— OBJECTIVE —
Among the entries below, find how many lines carry the word "lifts" and state only that figure.

──────── RAW RECORDS ────────

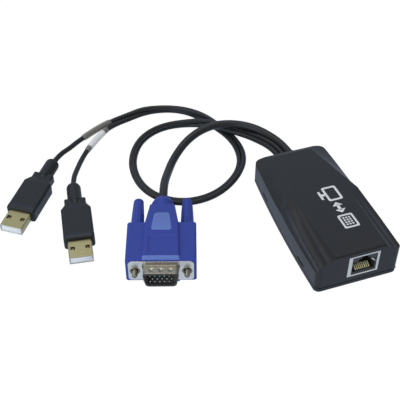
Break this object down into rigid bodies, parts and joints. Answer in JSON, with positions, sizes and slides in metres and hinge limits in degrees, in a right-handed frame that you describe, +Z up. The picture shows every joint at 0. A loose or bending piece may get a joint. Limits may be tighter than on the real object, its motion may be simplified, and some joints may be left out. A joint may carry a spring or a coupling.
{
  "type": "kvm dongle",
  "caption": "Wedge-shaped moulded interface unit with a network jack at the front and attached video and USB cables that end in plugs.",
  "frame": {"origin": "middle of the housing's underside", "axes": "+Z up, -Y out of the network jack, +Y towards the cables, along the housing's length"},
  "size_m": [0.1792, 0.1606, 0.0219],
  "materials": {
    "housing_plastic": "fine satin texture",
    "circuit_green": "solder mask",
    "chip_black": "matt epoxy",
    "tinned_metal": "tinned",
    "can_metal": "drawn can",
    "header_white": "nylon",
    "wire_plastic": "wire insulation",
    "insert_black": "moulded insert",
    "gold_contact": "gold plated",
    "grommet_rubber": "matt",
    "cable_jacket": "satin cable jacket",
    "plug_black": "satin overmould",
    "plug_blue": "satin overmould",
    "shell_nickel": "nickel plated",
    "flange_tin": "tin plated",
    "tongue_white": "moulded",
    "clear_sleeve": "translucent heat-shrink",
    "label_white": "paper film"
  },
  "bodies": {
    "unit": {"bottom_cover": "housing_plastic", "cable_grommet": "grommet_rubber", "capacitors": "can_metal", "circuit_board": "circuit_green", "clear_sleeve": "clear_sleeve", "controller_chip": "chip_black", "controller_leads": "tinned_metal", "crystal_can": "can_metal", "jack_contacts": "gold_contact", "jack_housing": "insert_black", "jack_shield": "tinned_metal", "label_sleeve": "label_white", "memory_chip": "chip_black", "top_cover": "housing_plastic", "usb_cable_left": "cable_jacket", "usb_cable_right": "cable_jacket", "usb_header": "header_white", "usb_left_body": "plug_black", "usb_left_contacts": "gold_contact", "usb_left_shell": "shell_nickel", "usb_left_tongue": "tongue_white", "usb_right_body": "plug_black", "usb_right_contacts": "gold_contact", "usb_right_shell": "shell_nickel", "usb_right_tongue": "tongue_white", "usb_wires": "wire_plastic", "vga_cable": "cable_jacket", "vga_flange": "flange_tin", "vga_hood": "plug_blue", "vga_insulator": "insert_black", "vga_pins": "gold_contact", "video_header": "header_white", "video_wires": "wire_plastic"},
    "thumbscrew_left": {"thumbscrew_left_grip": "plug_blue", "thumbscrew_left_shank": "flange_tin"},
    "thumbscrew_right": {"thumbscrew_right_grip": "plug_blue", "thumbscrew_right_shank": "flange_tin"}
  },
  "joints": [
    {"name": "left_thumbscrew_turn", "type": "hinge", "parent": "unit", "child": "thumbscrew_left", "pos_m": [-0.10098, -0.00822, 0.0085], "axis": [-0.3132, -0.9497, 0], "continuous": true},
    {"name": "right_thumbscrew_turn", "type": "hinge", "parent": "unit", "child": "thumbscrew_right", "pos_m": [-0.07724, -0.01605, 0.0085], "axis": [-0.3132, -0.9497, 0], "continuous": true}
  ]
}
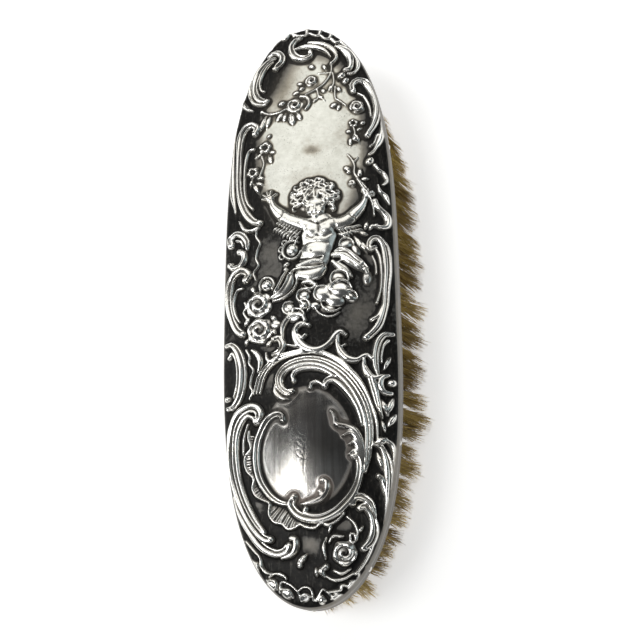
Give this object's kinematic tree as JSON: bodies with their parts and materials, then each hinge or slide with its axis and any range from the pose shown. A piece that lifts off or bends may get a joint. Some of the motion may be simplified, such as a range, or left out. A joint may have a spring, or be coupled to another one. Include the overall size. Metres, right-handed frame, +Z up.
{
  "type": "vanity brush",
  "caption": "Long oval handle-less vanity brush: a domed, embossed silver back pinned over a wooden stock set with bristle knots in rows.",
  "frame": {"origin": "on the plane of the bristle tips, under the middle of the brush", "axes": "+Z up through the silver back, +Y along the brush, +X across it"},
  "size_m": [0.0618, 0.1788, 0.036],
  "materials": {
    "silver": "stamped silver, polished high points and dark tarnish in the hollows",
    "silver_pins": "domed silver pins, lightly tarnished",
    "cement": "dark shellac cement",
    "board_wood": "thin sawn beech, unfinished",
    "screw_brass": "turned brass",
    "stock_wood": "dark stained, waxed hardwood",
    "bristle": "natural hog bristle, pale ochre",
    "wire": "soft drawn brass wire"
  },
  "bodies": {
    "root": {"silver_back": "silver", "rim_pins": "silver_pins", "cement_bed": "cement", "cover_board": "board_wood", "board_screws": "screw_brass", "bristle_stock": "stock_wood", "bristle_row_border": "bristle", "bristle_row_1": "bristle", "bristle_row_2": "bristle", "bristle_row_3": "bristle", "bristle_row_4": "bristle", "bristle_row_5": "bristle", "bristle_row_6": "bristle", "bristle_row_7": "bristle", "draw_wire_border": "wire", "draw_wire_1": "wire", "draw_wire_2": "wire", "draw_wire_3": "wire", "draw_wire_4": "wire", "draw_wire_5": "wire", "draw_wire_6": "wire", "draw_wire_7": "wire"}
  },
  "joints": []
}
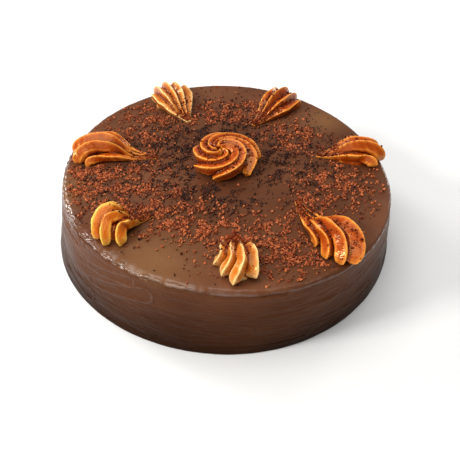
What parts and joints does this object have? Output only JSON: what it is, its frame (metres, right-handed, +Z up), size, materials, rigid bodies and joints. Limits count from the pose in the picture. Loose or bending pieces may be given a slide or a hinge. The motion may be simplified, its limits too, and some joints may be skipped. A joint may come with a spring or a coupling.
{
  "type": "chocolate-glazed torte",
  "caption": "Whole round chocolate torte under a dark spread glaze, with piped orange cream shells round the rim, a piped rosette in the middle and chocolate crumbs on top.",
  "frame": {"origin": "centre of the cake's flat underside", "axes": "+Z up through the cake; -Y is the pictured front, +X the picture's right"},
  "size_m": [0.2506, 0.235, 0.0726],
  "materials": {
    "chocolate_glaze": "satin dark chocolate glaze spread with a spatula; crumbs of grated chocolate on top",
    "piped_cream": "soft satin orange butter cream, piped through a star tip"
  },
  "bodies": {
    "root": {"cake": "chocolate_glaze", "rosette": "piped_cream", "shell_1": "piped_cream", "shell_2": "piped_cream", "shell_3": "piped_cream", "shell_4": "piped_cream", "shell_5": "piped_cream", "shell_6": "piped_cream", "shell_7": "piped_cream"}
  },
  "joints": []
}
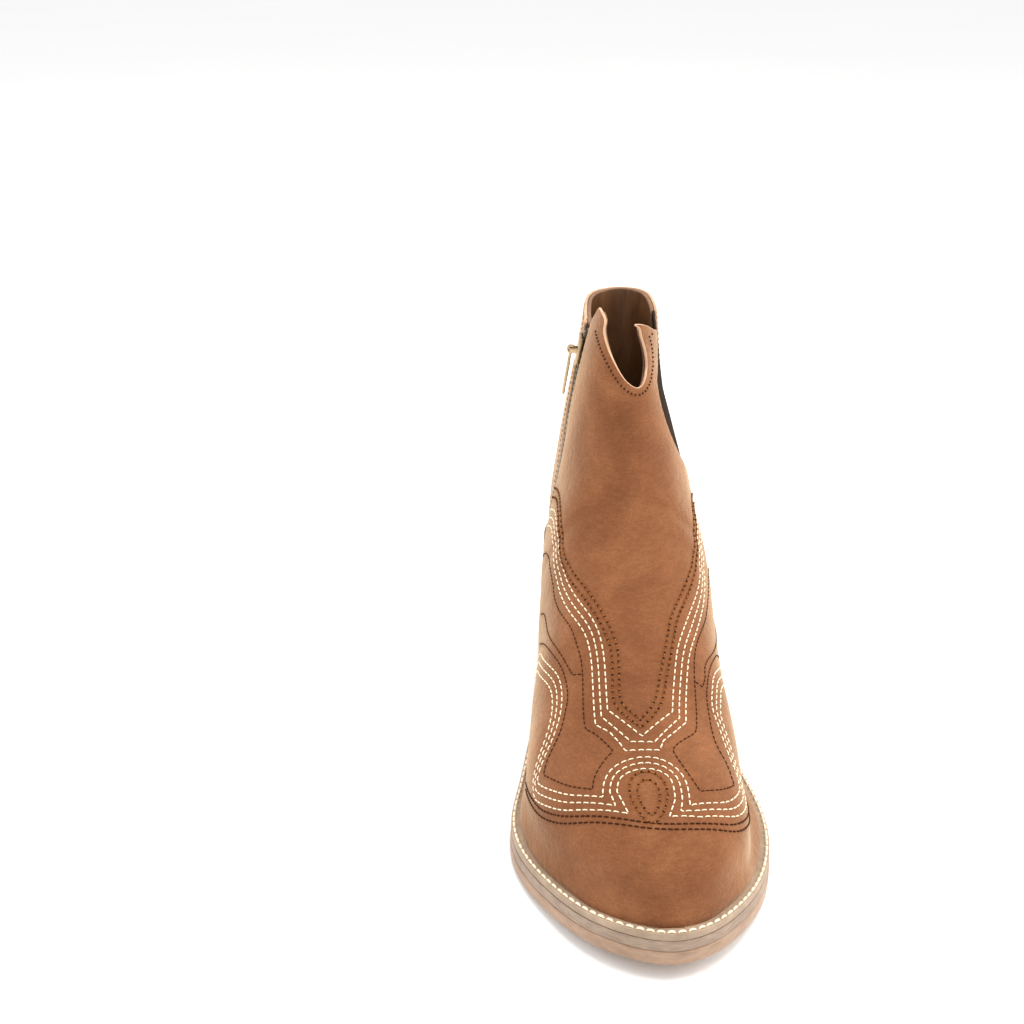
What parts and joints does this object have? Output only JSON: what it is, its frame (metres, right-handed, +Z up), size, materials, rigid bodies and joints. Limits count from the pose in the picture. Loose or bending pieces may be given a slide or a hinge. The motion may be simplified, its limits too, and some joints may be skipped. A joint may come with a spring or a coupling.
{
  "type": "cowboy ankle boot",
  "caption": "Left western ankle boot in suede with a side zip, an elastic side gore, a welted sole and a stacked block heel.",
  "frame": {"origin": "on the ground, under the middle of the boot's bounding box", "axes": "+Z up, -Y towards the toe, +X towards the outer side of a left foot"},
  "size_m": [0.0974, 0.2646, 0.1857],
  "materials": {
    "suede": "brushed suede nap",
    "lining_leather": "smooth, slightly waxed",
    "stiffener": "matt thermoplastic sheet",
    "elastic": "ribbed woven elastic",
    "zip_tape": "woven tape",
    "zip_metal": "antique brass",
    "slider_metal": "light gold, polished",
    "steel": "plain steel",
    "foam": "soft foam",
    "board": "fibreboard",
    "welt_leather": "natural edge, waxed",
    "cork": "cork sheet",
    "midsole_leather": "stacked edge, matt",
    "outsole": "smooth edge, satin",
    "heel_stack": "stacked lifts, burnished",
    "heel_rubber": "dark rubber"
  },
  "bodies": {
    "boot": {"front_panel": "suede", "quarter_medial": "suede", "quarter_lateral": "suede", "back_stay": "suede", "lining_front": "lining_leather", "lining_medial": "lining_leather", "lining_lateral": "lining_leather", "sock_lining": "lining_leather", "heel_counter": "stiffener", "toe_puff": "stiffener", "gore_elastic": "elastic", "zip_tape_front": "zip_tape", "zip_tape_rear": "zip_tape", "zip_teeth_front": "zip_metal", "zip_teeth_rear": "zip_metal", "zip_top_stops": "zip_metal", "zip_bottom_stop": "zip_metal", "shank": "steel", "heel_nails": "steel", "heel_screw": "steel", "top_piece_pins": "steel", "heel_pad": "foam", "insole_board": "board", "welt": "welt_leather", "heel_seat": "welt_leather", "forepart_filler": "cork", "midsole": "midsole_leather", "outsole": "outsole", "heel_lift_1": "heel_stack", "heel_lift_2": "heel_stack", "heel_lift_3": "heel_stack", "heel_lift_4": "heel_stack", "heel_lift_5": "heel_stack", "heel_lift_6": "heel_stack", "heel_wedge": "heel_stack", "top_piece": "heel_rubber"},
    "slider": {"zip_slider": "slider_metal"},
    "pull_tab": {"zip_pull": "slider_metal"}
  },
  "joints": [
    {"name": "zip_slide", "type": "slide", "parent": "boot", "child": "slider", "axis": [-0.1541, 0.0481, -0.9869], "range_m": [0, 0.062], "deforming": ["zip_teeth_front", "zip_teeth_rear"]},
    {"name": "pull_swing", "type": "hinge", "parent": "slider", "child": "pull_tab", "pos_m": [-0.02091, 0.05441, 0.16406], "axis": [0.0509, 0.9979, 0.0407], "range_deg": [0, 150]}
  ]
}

────────

— FINAL RESULT —
2